A company's success often depends on the team effort applied to daily tasks by the employees hired to fill different roles. Some employees work well when grouped together to complete assorted tasks faster for high production rates, while others don't. The differences between dysfunctional and successful teams are tremendous. Some of the most successful teams consist of motivated individuals making contributions while communicating clearly and listening to what others say. On the other hand, dysfunctional teams tend to consist of employees who refuse to see eye to eye and fail to listen to one another, or lack the mutual respect needed to avoid conflict in the first place.
The problem with dysfunction is that it wreaks havoc on daily operations. How can a business expect to maintain professionalism while reaching ambitious goals if everyone isn't on the same page? When you have different people on different pages that aren't willing to work cohesively, things can quickly take a turn for the worst, with one problem happening right after another. According to a moderated mediation study that dives deep into extensive research on team performance, dysfunctional actions between team members disrupt workflow, making it difficult for teams to perform well and reach goals.
Dysfunctional Teams Lack Trust and Communication
One of the biggest problems with dysfunctional teams is their lack of respect for each other in the workplace. In most cases, these team members poorly understand one another and fail to resolve some of the most common issues surrounding miscommunication. When employees don't understand their peers because they communicate differently and learn in unique ways, it creates much more conflict in the workplace and disrupts daily operations. Some employees may even form cliques and leave other workers feeling left out.
Unfortunately, the constant strife quickly leads to a lack of trust between employees. When employees don't trust one another, it becomes nearly impossible to get things done, which is terrible for business leaders that would like to boost productivity while potentially increasing earnings throughout the year. It's essential to take a step back and think about the changes that a company would need to make to eliminate the constant dysfunction that takes a toll on daily operations.
Why Workplace Conflict is Naturally Bad for Business
Workplace conflict is naturally bad for business for many reasons. It keeps workers unproductive, quickly lowers morale, and causes tension between employees. As a result, some employees won't look forward to coming to work to put forth their best effort to take care of their assigned tasks. If people can't get along with one another and are constantly having
disagreements, it's going to cause nothing but frustration, with more time spent between managers trying to resolve conflict instead of getting work done. The constant internal issues cause delays that will cost companies more money in the long run, which is why business leaders need to take action. Finding the right way to handle these situations and eliminate dysfunction must remain a priority for businesses that want to break out of bad habits and move forward.

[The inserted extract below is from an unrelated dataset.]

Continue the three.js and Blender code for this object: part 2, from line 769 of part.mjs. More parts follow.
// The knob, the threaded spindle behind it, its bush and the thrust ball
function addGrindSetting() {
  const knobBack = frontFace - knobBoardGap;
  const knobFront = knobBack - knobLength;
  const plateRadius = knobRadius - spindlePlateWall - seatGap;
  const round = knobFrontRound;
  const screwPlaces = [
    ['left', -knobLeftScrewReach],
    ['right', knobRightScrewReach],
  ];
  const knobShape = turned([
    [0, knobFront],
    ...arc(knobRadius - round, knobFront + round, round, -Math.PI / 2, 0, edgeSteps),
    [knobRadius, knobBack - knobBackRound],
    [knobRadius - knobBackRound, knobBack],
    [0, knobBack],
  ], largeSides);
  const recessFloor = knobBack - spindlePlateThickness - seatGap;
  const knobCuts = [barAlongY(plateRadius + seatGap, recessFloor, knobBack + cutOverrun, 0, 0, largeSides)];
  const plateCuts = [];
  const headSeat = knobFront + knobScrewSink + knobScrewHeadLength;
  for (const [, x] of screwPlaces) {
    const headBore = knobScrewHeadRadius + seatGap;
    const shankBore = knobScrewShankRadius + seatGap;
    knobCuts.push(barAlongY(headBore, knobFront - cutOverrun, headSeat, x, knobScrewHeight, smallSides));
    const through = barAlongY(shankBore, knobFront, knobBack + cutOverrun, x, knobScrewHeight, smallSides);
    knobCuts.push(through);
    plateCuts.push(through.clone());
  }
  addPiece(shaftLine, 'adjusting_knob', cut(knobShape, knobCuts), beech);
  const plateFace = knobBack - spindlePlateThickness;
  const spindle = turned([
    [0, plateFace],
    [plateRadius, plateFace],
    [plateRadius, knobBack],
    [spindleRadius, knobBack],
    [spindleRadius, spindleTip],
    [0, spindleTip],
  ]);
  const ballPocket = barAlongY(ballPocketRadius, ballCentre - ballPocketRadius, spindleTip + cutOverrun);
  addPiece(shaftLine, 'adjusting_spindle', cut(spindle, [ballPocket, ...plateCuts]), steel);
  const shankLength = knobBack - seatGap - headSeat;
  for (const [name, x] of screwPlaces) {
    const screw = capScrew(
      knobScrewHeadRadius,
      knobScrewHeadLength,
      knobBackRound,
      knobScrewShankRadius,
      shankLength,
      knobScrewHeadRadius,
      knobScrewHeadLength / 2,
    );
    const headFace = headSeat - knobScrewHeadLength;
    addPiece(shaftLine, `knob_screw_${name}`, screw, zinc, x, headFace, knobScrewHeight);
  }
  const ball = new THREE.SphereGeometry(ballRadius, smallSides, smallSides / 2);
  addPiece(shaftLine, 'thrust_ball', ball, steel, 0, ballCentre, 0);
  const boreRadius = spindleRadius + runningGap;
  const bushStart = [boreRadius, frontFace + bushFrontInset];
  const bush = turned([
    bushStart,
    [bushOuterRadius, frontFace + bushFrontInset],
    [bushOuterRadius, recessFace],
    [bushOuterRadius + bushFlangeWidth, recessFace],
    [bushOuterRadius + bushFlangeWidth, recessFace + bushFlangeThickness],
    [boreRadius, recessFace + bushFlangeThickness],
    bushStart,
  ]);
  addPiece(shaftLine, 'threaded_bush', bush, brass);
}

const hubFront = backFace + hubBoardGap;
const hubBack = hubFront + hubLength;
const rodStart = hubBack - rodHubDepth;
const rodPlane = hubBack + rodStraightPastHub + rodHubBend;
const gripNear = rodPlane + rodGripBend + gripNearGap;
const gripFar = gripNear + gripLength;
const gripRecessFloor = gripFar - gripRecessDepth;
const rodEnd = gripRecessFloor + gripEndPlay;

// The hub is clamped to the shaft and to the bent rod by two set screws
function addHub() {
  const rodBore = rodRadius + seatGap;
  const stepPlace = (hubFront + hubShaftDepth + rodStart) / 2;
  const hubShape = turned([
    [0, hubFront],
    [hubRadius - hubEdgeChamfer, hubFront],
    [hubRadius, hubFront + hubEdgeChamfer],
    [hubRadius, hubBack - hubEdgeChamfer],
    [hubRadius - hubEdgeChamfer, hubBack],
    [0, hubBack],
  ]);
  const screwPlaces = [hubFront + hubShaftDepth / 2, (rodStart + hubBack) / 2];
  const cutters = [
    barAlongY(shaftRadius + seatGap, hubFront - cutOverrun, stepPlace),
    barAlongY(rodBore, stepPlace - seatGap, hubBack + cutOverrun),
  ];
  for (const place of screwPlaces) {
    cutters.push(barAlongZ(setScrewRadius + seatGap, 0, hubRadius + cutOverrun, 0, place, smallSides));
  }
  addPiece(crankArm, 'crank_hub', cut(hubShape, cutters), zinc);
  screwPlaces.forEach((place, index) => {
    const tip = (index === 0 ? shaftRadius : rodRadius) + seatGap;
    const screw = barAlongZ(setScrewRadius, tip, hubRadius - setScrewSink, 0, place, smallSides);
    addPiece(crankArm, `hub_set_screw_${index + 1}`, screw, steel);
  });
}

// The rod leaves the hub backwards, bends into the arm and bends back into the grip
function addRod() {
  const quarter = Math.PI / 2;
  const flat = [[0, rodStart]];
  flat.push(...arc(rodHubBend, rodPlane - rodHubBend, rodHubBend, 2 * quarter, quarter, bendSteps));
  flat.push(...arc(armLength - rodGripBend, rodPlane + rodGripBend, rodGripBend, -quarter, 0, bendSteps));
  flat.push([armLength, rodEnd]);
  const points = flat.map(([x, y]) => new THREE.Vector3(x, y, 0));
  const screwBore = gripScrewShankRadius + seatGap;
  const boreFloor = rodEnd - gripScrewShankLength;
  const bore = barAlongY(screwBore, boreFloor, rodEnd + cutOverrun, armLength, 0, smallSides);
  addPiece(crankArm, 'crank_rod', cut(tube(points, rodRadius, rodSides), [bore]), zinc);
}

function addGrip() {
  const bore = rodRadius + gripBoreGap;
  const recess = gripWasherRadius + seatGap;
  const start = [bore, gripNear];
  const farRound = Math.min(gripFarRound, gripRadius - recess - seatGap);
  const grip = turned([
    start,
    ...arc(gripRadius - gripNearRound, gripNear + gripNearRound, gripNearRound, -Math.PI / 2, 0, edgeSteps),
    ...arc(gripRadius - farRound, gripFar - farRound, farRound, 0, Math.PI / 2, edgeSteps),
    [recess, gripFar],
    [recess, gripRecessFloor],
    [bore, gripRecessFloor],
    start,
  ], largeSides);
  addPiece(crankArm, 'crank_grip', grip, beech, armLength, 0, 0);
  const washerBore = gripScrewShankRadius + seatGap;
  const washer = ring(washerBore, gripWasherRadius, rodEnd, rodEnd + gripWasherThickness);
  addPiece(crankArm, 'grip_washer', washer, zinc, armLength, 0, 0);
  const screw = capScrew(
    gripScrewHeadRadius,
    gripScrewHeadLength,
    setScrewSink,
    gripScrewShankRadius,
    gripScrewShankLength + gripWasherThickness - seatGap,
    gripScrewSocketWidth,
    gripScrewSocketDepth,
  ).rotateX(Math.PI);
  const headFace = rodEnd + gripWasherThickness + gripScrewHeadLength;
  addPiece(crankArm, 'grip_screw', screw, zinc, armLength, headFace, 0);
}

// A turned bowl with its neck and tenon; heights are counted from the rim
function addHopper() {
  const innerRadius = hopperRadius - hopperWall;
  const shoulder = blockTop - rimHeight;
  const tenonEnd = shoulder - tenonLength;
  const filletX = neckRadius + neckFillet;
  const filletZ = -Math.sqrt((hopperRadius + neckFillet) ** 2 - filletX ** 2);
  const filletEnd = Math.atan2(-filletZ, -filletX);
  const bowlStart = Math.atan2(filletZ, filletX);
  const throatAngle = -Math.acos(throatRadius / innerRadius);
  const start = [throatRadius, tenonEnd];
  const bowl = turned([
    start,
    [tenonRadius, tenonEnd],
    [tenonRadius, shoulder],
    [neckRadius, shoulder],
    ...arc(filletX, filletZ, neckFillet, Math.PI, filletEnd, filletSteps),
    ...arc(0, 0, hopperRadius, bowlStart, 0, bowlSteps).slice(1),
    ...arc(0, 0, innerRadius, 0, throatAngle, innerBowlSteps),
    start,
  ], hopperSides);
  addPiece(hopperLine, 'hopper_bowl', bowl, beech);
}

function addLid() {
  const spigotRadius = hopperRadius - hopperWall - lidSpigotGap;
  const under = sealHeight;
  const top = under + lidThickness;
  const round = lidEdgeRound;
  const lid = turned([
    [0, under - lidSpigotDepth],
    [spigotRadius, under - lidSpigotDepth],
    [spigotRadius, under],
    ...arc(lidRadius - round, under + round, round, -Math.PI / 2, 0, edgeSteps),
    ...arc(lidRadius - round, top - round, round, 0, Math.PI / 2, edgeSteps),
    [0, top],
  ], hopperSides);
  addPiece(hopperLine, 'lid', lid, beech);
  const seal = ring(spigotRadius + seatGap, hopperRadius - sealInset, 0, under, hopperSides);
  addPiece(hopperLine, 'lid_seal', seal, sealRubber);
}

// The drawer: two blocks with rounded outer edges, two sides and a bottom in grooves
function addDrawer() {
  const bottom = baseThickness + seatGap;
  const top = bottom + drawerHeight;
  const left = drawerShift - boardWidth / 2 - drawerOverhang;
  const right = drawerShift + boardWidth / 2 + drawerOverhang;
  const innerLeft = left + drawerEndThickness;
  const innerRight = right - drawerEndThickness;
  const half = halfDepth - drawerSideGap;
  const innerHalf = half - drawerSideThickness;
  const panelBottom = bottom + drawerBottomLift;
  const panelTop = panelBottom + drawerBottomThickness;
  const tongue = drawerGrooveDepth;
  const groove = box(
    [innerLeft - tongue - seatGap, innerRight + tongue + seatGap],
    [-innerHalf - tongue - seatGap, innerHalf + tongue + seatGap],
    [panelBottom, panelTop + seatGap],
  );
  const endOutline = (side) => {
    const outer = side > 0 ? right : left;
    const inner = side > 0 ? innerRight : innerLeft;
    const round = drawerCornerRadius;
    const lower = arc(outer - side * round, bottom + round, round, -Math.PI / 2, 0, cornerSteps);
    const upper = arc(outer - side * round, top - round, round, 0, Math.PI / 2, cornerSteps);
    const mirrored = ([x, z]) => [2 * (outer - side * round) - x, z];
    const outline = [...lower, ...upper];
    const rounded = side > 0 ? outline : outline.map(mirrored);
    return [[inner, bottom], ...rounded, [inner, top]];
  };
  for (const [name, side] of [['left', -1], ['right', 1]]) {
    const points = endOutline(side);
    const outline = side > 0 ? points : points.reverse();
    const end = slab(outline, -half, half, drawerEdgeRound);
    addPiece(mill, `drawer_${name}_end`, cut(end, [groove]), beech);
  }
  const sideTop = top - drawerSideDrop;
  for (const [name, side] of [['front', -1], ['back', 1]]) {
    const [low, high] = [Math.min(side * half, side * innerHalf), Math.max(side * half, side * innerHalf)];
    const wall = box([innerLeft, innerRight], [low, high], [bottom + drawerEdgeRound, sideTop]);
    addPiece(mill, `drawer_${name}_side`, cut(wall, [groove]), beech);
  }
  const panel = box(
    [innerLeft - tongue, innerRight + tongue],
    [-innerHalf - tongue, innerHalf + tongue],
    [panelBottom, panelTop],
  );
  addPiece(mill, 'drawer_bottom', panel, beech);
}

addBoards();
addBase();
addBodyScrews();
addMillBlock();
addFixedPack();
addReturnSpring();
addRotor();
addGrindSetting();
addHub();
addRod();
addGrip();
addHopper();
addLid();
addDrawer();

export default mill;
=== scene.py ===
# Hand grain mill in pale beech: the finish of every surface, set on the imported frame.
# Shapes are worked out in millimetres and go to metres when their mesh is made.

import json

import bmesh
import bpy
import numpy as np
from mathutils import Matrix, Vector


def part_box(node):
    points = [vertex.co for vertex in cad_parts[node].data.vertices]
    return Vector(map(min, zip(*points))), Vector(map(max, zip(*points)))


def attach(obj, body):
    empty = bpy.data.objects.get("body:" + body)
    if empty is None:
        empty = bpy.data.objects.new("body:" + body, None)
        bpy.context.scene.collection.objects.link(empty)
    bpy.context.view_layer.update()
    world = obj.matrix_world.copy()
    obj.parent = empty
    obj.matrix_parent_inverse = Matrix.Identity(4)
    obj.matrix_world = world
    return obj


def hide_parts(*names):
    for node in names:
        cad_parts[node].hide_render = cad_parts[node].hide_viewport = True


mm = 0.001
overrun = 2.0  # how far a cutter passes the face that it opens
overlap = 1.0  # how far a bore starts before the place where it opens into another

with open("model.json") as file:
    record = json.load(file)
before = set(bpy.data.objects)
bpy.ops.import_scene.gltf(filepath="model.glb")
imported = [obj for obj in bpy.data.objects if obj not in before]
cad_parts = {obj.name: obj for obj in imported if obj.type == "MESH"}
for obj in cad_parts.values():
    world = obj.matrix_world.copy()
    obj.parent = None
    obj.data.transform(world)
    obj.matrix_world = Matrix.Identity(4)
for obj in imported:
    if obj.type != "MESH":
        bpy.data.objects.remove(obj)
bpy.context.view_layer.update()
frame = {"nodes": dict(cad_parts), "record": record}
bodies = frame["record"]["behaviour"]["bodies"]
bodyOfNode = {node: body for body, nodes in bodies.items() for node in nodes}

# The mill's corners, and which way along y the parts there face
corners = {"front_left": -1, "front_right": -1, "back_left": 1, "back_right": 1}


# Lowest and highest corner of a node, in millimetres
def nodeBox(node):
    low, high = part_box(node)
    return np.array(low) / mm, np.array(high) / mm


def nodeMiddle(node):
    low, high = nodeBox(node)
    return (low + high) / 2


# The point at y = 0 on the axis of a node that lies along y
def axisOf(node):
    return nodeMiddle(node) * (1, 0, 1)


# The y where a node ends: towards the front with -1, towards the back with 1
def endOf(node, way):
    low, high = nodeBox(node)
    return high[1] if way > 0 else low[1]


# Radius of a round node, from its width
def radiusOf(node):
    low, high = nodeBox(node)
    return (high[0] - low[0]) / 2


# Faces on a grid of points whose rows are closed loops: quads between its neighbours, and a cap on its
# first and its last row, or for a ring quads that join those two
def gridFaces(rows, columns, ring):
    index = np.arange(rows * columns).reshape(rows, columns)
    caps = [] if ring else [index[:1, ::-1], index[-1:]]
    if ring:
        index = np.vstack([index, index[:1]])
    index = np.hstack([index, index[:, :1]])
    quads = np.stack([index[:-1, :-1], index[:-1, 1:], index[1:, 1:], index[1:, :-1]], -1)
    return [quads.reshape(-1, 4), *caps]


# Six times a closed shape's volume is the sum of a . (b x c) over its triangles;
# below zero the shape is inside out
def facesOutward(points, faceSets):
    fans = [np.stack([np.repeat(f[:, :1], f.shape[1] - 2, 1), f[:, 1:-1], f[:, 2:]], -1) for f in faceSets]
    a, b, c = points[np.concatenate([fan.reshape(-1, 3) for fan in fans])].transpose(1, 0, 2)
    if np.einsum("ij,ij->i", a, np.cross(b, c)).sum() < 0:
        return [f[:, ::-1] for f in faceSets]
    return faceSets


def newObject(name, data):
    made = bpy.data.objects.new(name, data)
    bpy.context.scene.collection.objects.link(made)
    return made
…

Successful Teams Collaborate More Efficiently While Working Well Together
While dysfunctional teams hold businesses back from making big moves, excelling, and getting ahead of the competition, successful teams do the exact opposite. Employees that work well together contribute to the success of a business and bring more to the table because of their willingness to listen, share, and collaborate with ease. The employees within these teams typically understand one another, despite learning differences, and are willing to share thoughts and innovative ideas that help the business. These individuals know it's important to respect one another while giving each person a chance to speak and share within the team. The teams become successful because the employees put forth the effort to make things work without letting minor issues hold them back.

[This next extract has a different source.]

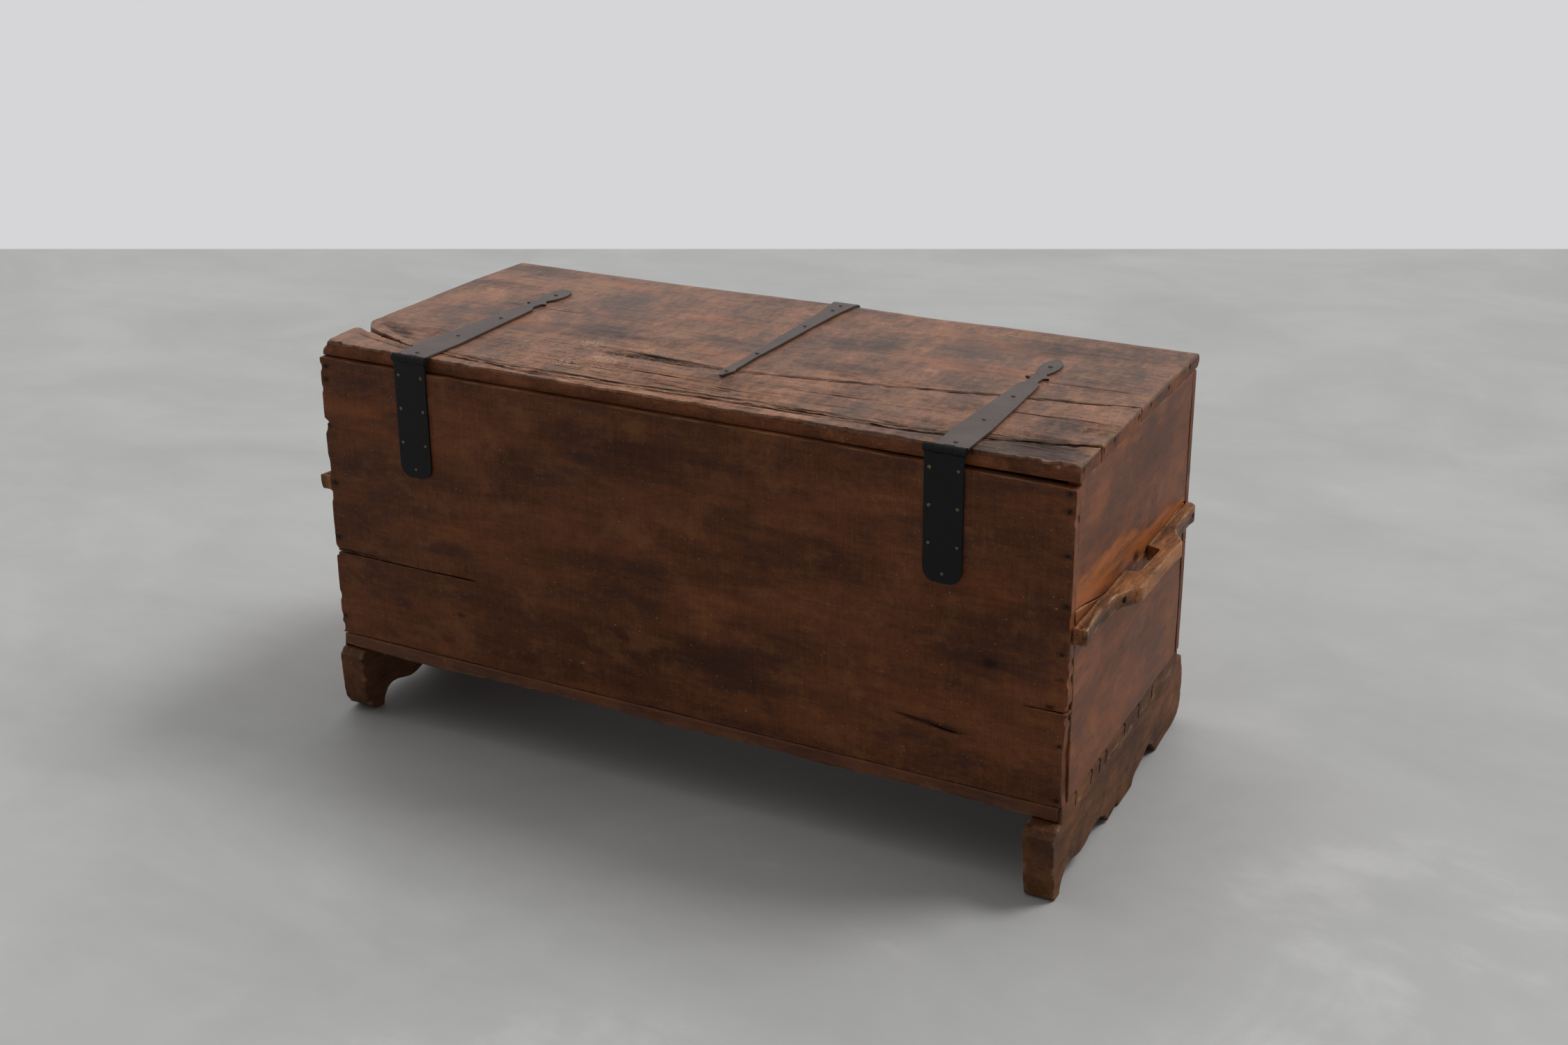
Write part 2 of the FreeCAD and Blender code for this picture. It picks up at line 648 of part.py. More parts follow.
def floor_nails():
    """Nails down through the bottom boards into the skids, two at each end of a board."""
    nails = []
    for sign in SIDES.values():
        for i in range(nails_per_end):
            y = back_y + body_depth * (i + 0.5) / nails_per_end
            foot = V(sign * (half_length - floor_nail_inset), y, floor_top)
            nails.append(domed_nail(foot, V(0, 0, 1), floor_nail, nail_head))
    return nails


def main():
    os.makedirs("parts", exist_ok=True)
    back = wall_boards(back_y, back_y + wall_thickness, back_joint)
    front = wall_boards(front_y, front_y - wall_thickness, front_joint)
    for name, pair in (("back_board", back), ("front_board", front)):
        export(name + "_lower", [pair[0]])
        export(name + "_upper", [pair[1]])
    for name, board in zip(("rear", "middle", "front"), bottom_boards()):
        export("bottom_board_" + name, [board])
    for name, board in zip(("rear", "middle", "front"), lid_boards()):
        export("lid_board_" + name, [board])
    for side in SIDES:
        lower, upper = end_boards(side)
        export(side + "_end_board_lower", [lower])
        export(side + "_end_board_upper", [upper])
        export(side + "_skid", [skid(side)])
        export(side + "_handle", [handle(side)])
        export(side + "_handle_bolts", handle_bolts(side))
        export(side + "_hinge_leaf", [hinge_leaf(side)])
        export(side + "_hinge_pin", [hinge_pin(side)])
        export(side + "_hinge_strap", [hinge_strap(side)])
        export(side + "_leaf_screws", leaf_screws(side))
        export(side + "_strap_nails", strap_nails(side))
        export("lid_batten_" + side, [batten(side)])
    export("hasp_strap", [hasp_strap()])
    export("hasp_strap_nails", hasp_strap_nails())
    export("hasp", [hasp_plate()])
    export("hasp_pin", [hasp_pin()])
    export("hasp_staple", [staple()])
    export("back_nails", wall_nails("back", back_y, -1))
    export("front_nails", wall_nails("front", front_y, 1))
    export("floor_nails", floor_nails())


main()
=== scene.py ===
"""Antique boarded blanket chest, laid out as an add-on and run as a script.

Every operator makes one piece of the chest, or one group of like pieces, round the CAD frame.
Sizes inside the makers are millimetres in the frame's own axes; meshes are written in metres.
"""
import math

import bmesh
import bpy
import numpy as np
from bpy.props import FloatProperty, FloatVectorProperty, PointerProperty
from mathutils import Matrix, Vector
from mathutils.geometry import delaunay_2d_cdt


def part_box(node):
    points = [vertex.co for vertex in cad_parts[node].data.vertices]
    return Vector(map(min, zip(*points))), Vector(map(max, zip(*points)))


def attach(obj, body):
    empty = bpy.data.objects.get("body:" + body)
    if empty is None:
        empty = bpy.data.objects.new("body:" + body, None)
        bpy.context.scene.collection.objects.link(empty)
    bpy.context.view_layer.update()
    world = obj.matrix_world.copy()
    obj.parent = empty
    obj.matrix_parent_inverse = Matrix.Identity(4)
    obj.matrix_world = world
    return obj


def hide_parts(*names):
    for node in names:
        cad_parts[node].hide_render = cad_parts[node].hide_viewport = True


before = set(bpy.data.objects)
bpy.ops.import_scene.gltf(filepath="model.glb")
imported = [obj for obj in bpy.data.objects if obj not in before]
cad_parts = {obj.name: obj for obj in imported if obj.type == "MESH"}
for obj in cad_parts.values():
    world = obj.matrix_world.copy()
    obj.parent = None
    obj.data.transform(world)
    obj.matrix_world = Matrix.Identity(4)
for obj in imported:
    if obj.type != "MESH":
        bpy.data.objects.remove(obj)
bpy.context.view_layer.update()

bl_info = {
    "name": "Blanket chest",
    "version": (1, 0, 0),
    "blender": (4, 5, 0),
    "location": "3D View > Sidebar > Chest",
    "description": "An old boarded blanket chest with strap hinges, made round its CAD frame",
    "category": "Object",
}

MM = 0.001          # metres in a millimetre


def edges_mm(node):
    """Lowest and highest corner of a CAD node in millimetres."""
    low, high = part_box(node)
    return np.array(low) / MM, np.array(high) / MM


BODY_LOW, BODY_HIGH = edges_mm("back_board_upper")
HALF = BODY_HIGH[0]
BACK = BODY_LOW[1]
WALL = BODY_HIGH[1] - BODY_LOW[1]
FRONT = edges_mm("front_board_upper")[1][1]
DEPTH = FRONT - BACK
FLOOR_TOP = edges_mm("bottom_board_rear")[1][2]
SKID_TOP = edges_mm("bottom_board_rear")[0][2]
LID_LOW, LID_TOP = (edges_mm("lid_board_front")[i][2] for i in (0, 1))
NOSE = edges_mm("lid_board_front")[1][1]
LID_BACK = edges_mm("lid_board_rear")[0][1]
END_THICK = edges_mm("right_end_board_lower")[1][0] - edges_mm("right_end_board_lower")[0][0]


# Smooth random fields -----------------------------------------------------------------------
MIX_U, MIX_V, MIX_SEED, MIX_ALL = 374761393, 668265263, 974711, 1274126177     # odd, to scramble places


def bumps(u, v, seed):
    """Smooth noise from -1 to 1 over a plane, about one bump per unit."""
    u, v = np.broadcast_arrays(np.asarray(u, float), np.asarray(v, float))
    iu, iv = np.floor(u).astype(np.int64), np.floor(v).astype(np.int64)
    fu, fv = u - iu, v - iv

    def corner(du, dv):
        with np.errstate(over="ignore"):
            mixed = (iu + du) * MIX_U + (iv + dv) * MIX_V + seed * MIX_SEED
            mixed = (mixed ^ (mixed >> 13)) * MIX_ALL
        mixed = mixed ^ (mixed >> 16)
        return (mixed & 0xFFFF) / 32767.5 - 1.0

    su, sv = fu * fu * (3 - 2 * fu), fv * fv * (3 - 2 * fv)
    low = corner(0, 0) * (1 - su) + corner(1, 0) * su
    high = corner(0, 1) * (1 - su) + corner(1, 1) * su
    return low * (1 - sv) + high * sv


def layered(u, v, seed, layers=4):
    """Noise of several sizes, each half as strong and twice as fine as the one before.

    The sum is stretched by half, so that it still swings from about -1 to 1.
    """
    total, weight = 0.0, 0.0
    for i in range(layers):
        share = 0.5 ** i
        total = total + share * bumps(u * 2 ** i, v * 2 ** i, seed + 17 * i)
        weight += share
    return total / weight * 1.5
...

Because successful teams collaborate more efficiently and tend to work well together, they're getting ahead of companies with dysfunctional teams while making incredible moves. It's good for business because it leads to better workplace morale, higher productivity rates, and the opportunity to earn more money. If employees collaborate, complete tasks faster, and leave a lasting impression on the clients, their outstanding effort will help the business thrive.
How to Go from Dysfunction to Success in the Workplace
Going from dysfunction to success may seem impossible, but it's all about taking the right approach. Business leaders and HR managers need to consider using the Inner Genius Quotient to discover more about themselves and the rest of the employees, including how they learn and perceive the new information provided to them. They can use this advanced information to their advantage to encourage team effort, healthy workplace discussions, and better collaborations between peers.
Long before the Genius Quotient came into play, there was much more focus on Emotional Intelligence and the Intelligence Quotient (IQ). However, what makes it better to focus on the Genius Quotient is learning more about an individual and their preferred method of learning and communication. Each person has an Inner Genius Archetype that describes their specific characteristics and what to expect from them when dealing with different situations at work. If business leaders can identify their GQ and the GQ of all employees, they can provide their employees with a better experience in the workplace.
Completing a profile for each person within the workplace will provide leaders with much greater
insight. With better understanding comes the opportunity to connect employees with the right peers while they’re working in groups to collaborate better, avoid misunderstandings, and ultimately get more work done each day. It helps to drastically reduce workplace conflict while leading to greater success for businesses of all sizes, big and small.
Overcoming the Most Common Workplaces Challenges While Using the Inner Genius Quotient
More businesses are utilizing the Inner Genius Quotient because of the valuable feedback it provides. When a company's success depends on how well team members work together to get things done each day, it's crucial to understand the different communication and learning styles that each employee has before assigning specific tasks or putting them in a group with their peers. If business leaders can do that, they have a much greater chance of avoiding problems while providing their employees with the most welcoming and productive workplace possible.